I don’t have a problem with a society which produces winners and losers. I like to play, and I like to win.

My objection is that currently the winners get too much and the legions of losers are growing even as their piece of the pie continues to shrink.

What we need to do is take the games analogy one step further.  Consider any professional sports team.  The best players get far more money than the near-great, average player or hanger-on. Often they get such outsized amounts that an economic analysis shows that the owners are overpaying them compared to the other players. 

But everyone else—all the losers—do pretty well in professional sports. Sure, A-Rod got paid $32 million to play baseball in 2011, but the lowest paid player made a cool $414,000.  And they all get premium healthcare coverage.

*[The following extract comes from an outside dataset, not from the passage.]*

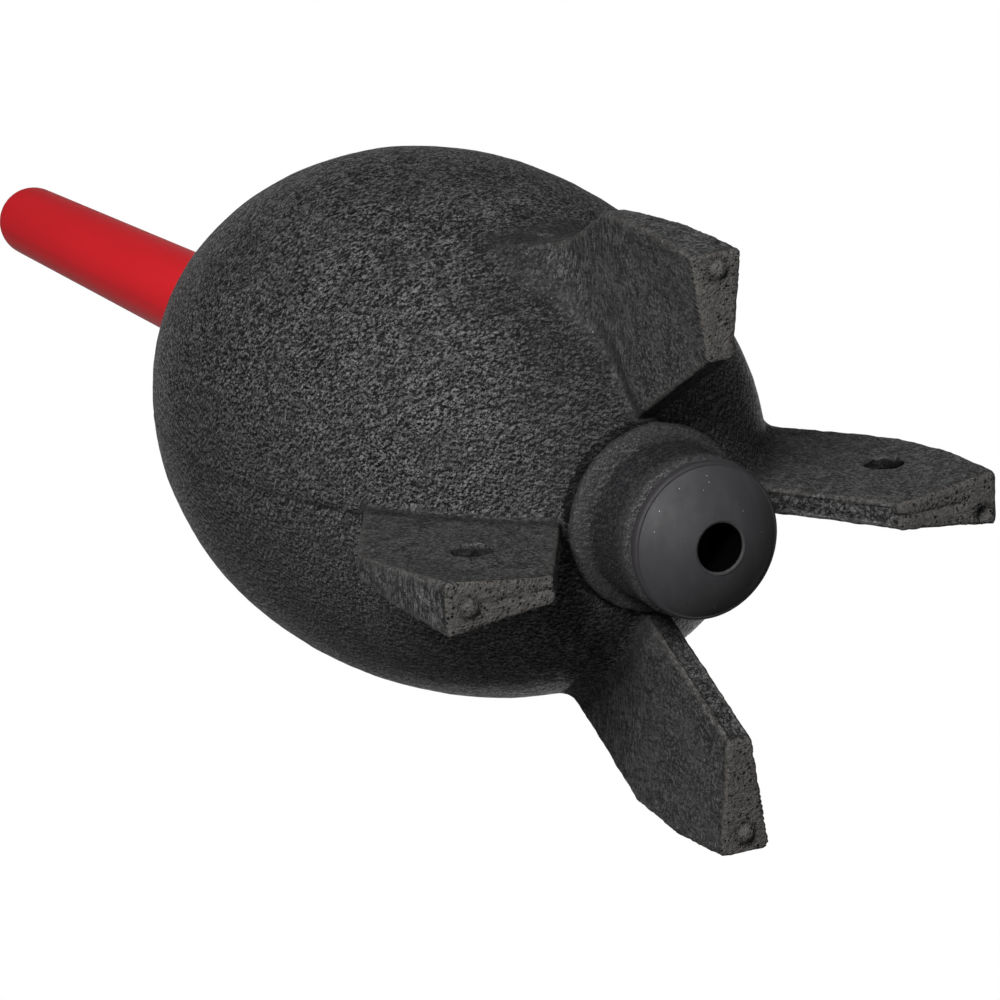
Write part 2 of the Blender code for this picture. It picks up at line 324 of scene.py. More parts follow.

I’m not saying that everyone should make $414,000 a year. What I am saying is that we should lower the price of losing by expanding government programs, and then pay for those programs by raising taxes a lot on the wealthy and a little on the merely well off. To deal with the current economic challenges, we have to extend unemployment benefits, expand free and low-cost healthcare programs, subsidize banks that revise mortgage terms so that people stay in their own homes and expand public resources such as libraries and after-school programs. Long-term, the best way to make sure that, while winners get more even, losers thrive is to encourage unionization of all industries, raise the minimum wage and pump money into public schools.

Childhood is supposed to prepare children for the adult world. Nowadays, whether it’s baseball, soccer, chess or dance,  we give out participation trophies and ribbons to every kid, and tell them that even if they didn’t win the championship they’re still winners because they dared to compete and they played by the rules. 

Translate that approach to the real world and you have a society in which we let people play to win, but make sure that even the losers survive and have the basics of food, shelter, health care and education.